**GOAL**
Copy out, unchanged, every line from the start of the records to the line that contains "owner: The material or world.", and stop there.

**STORED ROWS**
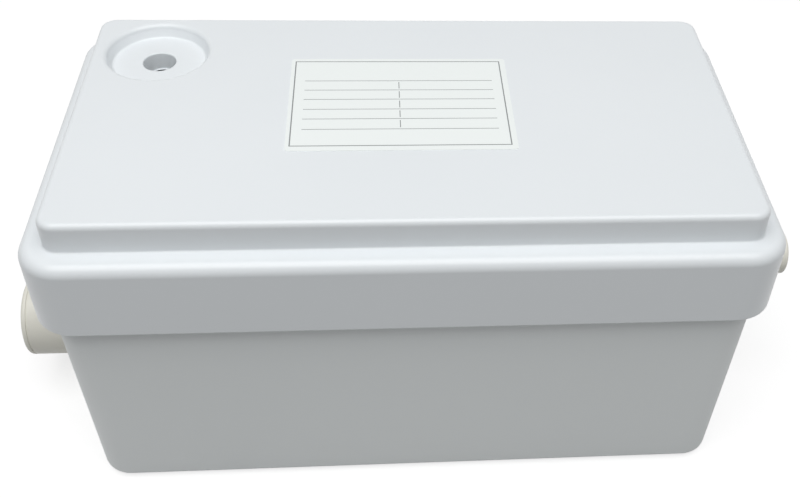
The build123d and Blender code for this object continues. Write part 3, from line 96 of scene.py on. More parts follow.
class Surface(Enum):
    """Families of surface relief that share a node group."""

    MOULDED = "moulded_skin"
    FILLED = "filled_plastic"
    BRUSHED = "brushed_metal"
    CAST = "cast_metal"
    RUBBER = "rubber_skin"
    FOAM = "open_foam"
    STACKED = "stacked_plates"
    WOUND = "wound_wire"


class Tree:
    """Thin wrapper that adds and links nodes in one shader tree."""

    def __init__(self, tree: bpy.types.NodeTree) -> None:
        """Wraps a node tree."""
        self.tree = tree

    @classmethod
    def of(cls, owner: bpy.types.Material | bpy.types.World) -> "Tree":
        """Empties and wraps the node tree of a material or a world.

        Args:
            owner: The material or world.

        Returns:
            The wrapped tree.
        """
        owner.use_nodes = True
        owner.node_tree.nodes.clear()
        return cls(owner.node_tree)

    def add(self, kind: str, inputs: dict | None = None, **settings: object) -> bpy.types.Node:
        """Adds a node.

        Args:
            kind: Blender's node type name.
            inputs: Socket name or index to a constant or to another node's output.
            settings: Attributes of the node itself.

        Returns:
            The new node.
        """
        node = self.tree.nodes.new(kind)
        for name, value in settings.items():
            setattr(node, name, value)
        for name, value in (inputs or {}).items():
            if isinstance(value, Socket):
                self.tree.links.new(value, node.inputs[name])
            else:
                node.inputs[name].default_value = value
        return node

    def math(self, operation: str, *values: Socket | float) -> Socket:
        """Adds a Math node and returns its output."""
        return self.add("ShaderNodeMath", dict(enumerate(values)), operation=operation).outputs[0]

    def blend(self, first: Socket, share: float, second: Socket) -> Socket:
        """Adds up a share of one value and the rest of another."""
        return self.math("ADD", self.math("MULTIPLY", first, share), self.math("MULTIPLY", second, 1.0 - share))

    def noise(self, vector: Socket, scale: float, detail: float, rough: float = 0.5) -> Socket:
        """Adds a 3-D noise and returns its value."""
        inputs = {"Vector": vector, "Scale": scale, "Detail": detail, "Roughness": rough}
        return self.add("ShaderNodeTexNoise", inputs).outputs["Fac"]

    def bump(self, height: Socket, distance: Socket, normal: Socket, strength: float = 1.0) -> Socket:
        """Adds a Bump node and returns its normal."""
        inputs = {"Height": height, "Distance": distance, "Strength": strength, "Normal": normal}
        return self.add("ShaderNodeBump", inputs).outputs["Normal"]

    def span(self, value: Socket, low: float, high: float, to_low: float, to_high: float) -> Socket:
        """Maps a range onto another and clamps it."""
        inputs = {"Value": value, "From Min": low, "From Max": high, "To Min": to_low, "To Max": to_high}
        return self.add("ShaderNodeMapRange", inputs).outputs["Result"]

    def mix(self, factor: Socket, first: Socket | Colour, second: Socket | Colour) -> Socket:
        """Mixes two colours by the share of the second."""
        ends = [value if isinstance(value, Socket) else (*value, 1.0) for value in (first, second)]
        return self.add("ShaderNodeMix", {"Factor": factor, 6: ends[0], 7: ends[1]}, data_type="RGBA").outputs[2]


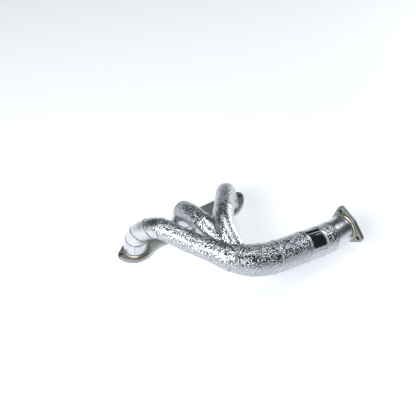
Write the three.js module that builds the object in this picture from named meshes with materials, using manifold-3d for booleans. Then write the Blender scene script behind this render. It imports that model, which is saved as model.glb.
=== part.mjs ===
// Three-into-one exhaust manifold with an insulated, foil-covered heat shield.
// Millimetres, +Z up. X runs along the head flange, Y points from the collector to the head flange,
// and the gasket face of the head flange lies on Z = 0.

import * as THREE from 'three';
import { mergeVertices } from 'three/addons/utils/BufferGeometryUtils.js';
import loadManifold from 'manifold-3d';

const wasm = await loadManifold();
wasm.setup();

// ---- driving dimensions -------------------------------------------------------------------------

const GAP = 0.3; // clearance between neighbouring pieces
const PORT_PITCH = 118;
const ORIGIN_X = 179.93; // middle of the finished part, measured from the first port
const ORIGIN_Y = -118;

const PLATE_THICKNESS = 10;
const PORT_LIP = 3; // height of the step that the primary tube stands on
const SOCKET_RADIUS = 24;
const BOLT_HOLE_RADIUS = 4.2;
const PORT_SEGMENTS = 24;
const HOLE_SEGMENTS = 12;

const PRIMARY_RADIUS = 18; // outside of the bare primary tube
const OUTLET_RADIUS = 28.3; // outside of the bare outlet pipe
const TUBE_WALL = 1.6;
const PORT_FLARE = 5.4; // how much the primary tube widens at its port
const FLARE_HEIGHT = 58;
const UPRIGHT_HEIGHT = 12; // the tubes leave the plate upright
const TAPER_LENGTH = 97; // from the collector's throat to the full outlet pipe
const NECK_RADIUS = 27; // the outlet pipe narrows a little before its flange
const NECK_FROM = 270;
const NECK_TO = 312;

// Layers over the bare tube, as distances from the tube's outside.
const BLANKET_INSIDE = 0.4;
const BLANKET_OUTSIDE = 1.9;
const FOIL_INSIDE = 2.8;
const FOIL_OUTSIDE = 3.4;

const PRIMARY_SIDES = 12;
const PRIMARY_FOIL_SIDES = 16;
const OUTLET_SIDES = 14;
const OUTLET_FOIL_SIDES = 18;

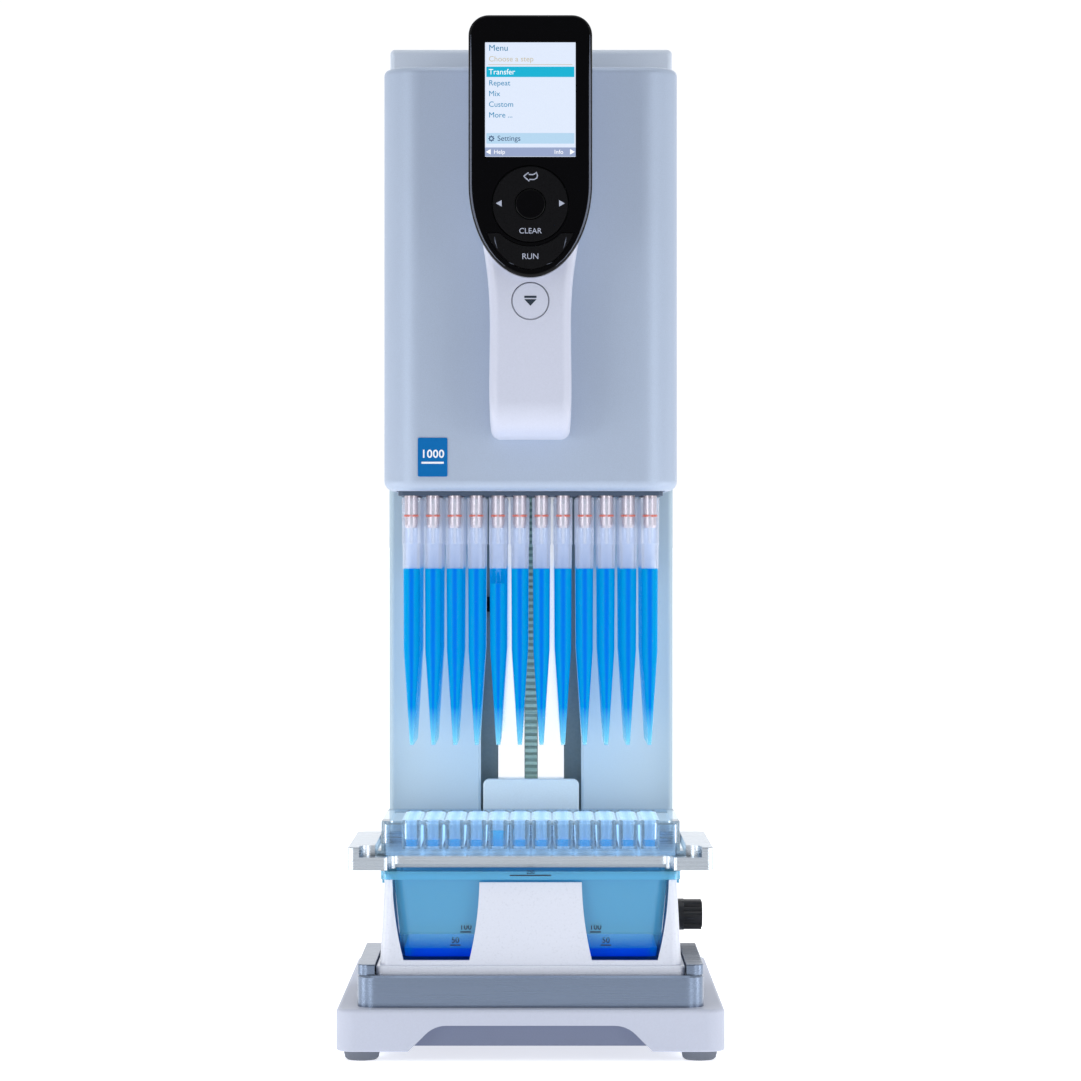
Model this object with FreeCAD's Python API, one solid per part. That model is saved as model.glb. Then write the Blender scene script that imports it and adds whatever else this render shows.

**RESPONSE TO THIS TASK**
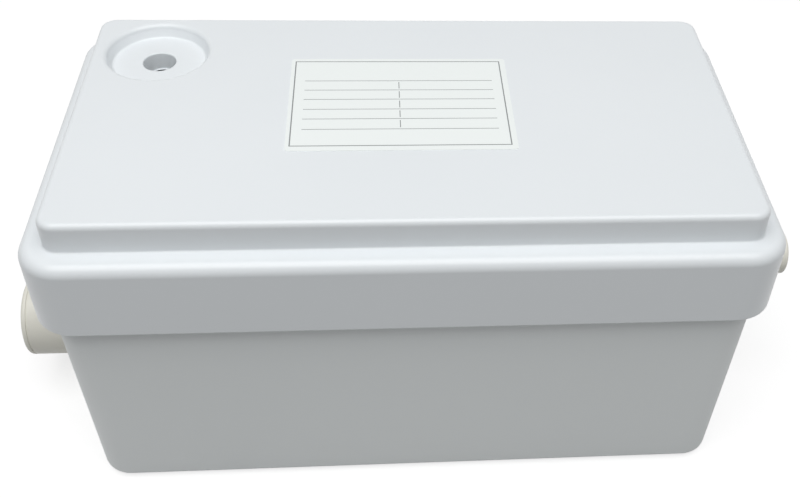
The build123d and Blender code for this object continues. Write part 3, from line 96 of scene.py on. More parts follow.
class Surface(Enum):
    """Families of surface relief that share a node group."""

    MOULDED = "moulded_skin"
    FILLED = "filled_plastic"
    BRUSHED = "brushed_metal"
    CAST = "cast_metal"
    RUBBER = "rubber_skin"
    FOAM = "open_foam"
    STACKED = "stacked_plates"
    WOUND = "wound_wire"


class Tree:
    """Thin wrapper that adds and links nodes in one shader tree."""

    def __init__(self, tree: bpy.types.NodeTree) -> None:
        """Wraps a node tree."""
        self.tree = tree

    @classmethod
    def of(cls, owner: bpy.types.Material | bpy.types.World) -> "Tree":
        """Empties and wraps the node tree of a material or a world.

        Args:
            owner: The material or world.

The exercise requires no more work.